━━━━━ SOURCE MATERIAL

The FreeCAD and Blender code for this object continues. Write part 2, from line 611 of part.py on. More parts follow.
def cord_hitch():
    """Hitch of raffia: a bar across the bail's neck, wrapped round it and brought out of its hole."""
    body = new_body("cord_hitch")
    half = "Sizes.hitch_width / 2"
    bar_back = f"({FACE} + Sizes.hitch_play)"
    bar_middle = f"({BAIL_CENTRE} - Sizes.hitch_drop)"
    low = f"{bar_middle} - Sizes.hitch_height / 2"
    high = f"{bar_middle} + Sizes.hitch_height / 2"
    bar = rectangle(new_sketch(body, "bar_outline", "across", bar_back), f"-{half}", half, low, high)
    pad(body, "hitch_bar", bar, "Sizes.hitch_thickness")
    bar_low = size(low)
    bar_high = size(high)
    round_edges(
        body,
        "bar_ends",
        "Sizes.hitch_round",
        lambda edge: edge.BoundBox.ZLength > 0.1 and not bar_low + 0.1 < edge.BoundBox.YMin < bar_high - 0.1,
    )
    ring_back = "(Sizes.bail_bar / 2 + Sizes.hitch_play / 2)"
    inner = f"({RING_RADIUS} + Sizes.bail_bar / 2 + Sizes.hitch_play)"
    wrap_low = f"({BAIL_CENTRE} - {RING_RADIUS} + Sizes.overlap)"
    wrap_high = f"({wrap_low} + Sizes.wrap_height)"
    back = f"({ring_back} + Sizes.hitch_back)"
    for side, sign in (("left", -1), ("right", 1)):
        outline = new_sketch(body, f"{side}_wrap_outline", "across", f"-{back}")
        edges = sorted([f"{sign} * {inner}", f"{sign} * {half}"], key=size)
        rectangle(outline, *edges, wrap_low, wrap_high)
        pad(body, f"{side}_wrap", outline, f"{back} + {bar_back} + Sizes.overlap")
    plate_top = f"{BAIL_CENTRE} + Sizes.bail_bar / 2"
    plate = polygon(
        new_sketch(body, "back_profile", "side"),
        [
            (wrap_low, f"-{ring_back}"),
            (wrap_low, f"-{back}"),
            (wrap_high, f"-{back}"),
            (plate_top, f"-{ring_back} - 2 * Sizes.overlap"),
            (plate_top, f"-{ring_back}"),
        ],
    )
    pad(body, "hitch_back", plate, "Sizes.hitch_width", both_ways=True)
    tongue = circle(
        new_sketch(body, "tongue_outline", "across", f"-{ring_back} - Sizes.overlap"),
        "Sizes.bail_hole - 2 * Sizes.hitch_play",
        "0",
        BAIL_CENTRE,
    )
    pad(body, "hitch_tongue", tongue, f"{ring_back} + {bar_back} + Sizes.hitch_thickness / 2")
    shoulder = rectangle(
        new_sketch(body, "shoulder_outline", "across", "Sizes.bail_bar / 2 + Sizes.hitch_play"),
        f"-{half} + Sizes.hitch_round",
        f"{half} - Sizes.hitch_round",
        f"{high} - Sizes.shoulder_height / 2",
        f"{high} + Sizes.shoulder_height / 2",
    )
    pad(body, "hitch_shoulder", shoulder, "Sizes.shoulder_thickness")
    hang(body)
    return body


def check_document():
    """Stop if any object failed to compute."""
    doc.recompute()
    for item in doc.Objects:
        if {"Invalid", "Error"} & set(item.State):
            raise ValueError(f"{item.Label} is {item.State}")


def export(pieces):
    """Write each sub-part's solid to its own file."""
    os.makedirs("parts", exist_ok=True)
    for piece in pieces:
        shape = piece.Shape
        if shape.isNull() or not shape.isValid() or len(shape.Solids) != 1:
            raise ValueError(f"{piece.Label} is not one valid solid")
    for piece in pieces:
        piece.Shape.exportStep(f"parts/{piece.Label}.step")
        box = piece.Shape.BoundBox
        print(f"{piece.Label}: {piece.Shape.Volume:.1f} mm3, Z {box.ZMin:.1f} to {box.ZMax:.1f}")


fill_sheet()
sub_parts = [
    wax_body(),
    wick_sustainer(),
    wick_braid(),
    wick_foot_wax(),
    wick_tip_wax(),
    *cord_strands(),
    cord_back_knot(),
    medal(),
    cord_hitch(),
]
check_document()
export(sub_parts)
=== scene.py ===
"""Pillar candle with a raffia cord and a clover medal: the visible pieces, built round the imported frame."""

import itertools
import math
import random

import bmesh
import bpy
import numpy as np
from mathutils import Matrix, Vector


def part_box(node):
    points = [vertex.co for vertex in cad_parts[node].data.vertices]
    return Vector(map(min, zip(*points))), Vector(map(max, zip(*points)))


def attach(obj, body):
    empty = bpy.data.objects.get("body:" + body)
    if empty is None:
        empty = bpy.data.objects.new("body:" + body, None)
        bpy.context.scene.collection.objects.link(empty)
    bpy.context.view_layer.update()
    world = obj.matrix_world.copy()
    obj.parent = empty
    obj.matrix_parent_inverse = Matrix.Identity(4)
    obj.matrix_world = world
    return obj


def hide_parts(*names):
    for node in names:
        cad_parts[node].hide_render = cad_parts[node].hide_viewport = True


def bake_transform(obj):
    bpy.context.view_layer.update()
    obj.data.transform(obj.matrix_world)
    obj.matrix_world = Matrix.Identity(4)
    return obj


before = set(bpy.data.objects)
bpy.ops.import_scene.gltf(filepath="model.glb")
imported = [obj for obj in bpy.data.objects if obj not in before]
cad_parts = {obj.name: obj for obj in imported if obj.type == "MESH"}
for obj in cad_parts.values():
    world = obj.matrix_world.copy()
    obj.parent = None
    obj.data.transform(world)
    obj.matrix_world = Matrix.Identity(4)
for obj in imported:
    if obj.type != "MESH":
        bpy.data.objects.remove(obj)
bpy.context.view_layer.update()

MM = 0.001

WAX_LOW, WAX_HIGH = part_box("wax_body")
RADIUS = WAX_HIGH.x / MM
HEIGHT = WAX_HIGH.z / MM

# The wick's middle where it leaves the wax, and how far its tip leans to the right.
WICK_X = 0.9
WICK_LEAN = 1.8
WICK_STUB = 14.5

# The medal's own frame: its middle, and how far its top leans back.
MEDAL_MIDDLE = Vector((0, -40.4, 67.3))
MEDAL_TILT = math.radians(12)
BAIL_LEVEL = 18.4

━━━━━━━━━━
━━━━━ SOURCE MATERIAL

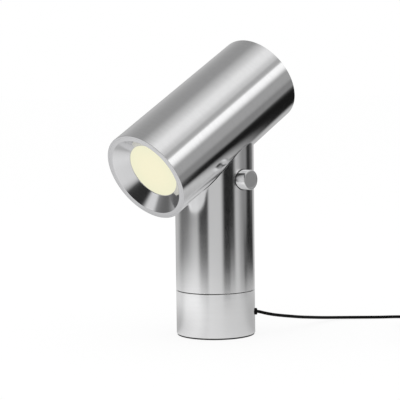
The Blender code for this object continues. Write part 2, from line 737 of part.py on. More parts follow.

━━━━━━━━━━

THE REQUEST —
Exactly reproduce the stretch from the line with "fill_sheet()" through the line with "HEIGHT = WAX_HIGH.z / MM", including both ends and nothing else.

FINISHED ANSWER —
fill_sheet()
sub_parts = [
    wax_body(),
    wick_sustainer(),
    wick_braid(),
    wick_foot_wax(),
    wick_tip_wax(),
    *cord_strands(),
    cord_back_knot(),
    medal(),
    cord_hitch(),
]
check_document()
export(sub_parts)
=== scene.py ===
"""Pillar candle with a raffia cord and a clover medal: the visible pieces, built round the imported frame."""

import itertools
import math
import random

import bmesh
import bpy
import numpy as np
from mathutils import Matrix, Vector


def part_box(node):
    points = [vertex.co for vertex in cad_parts[node].data.vertices]
    return Vector(map(min, zip(*points))), Vector(map(max, zip(*points)))


def attach(obj, body):
    empty = bpy.data.objects.get("body:" + body)
    if empty is None:
        empty = bpy.data.objects.new("body:" + body, None)
        bpy.context.scene.collection.objects.link(empty)
    bpy.context.view_layer.update()
    world = obj.matrix_world.copy()
    obj.parent = empty
    obj.matrix_parent_inverse = Matrix.Identity(4)
    obj.matrix_world = world
    return obj


def hide_parts(*names):
    for node in names:
        cad_parts[node].hide_render = cad_parts[node].hide_viewport = True


def bake_transform(obj):
    bpy.context.view_layer.update()
    obj.data.transform(obj.matrix_world)
    obj.matrix_world = Matrix.Identity(4)
    return obj


before = set(bpy.data.objects)
bpy.ops.import_scene.gltf(filepath="model.glb")
imported = [obj for obj in bpy.data.objects if obj not in before]
cad_parts = {obj.name: obj for obj in imported if obj.type == "MESH"}
for obj in cad_parts.values():
    world = obj.matrix_world.copy()
    obj.parent = None
    obj.data.transform(world)
    obj.matrix_world = Matrix.Identity(4)
for obj in imported:
    if obj.type != "MESH":
        bpy.data.objects.remove(obj)
bpy.context.view_layer.update()

MM = 0.001

WAX_LOW, WAX_HIGH = part_box("wax_body")
RADIUS = WAX_HIGH.x / MM
HEIGHT = WAX_HIGH.z / MM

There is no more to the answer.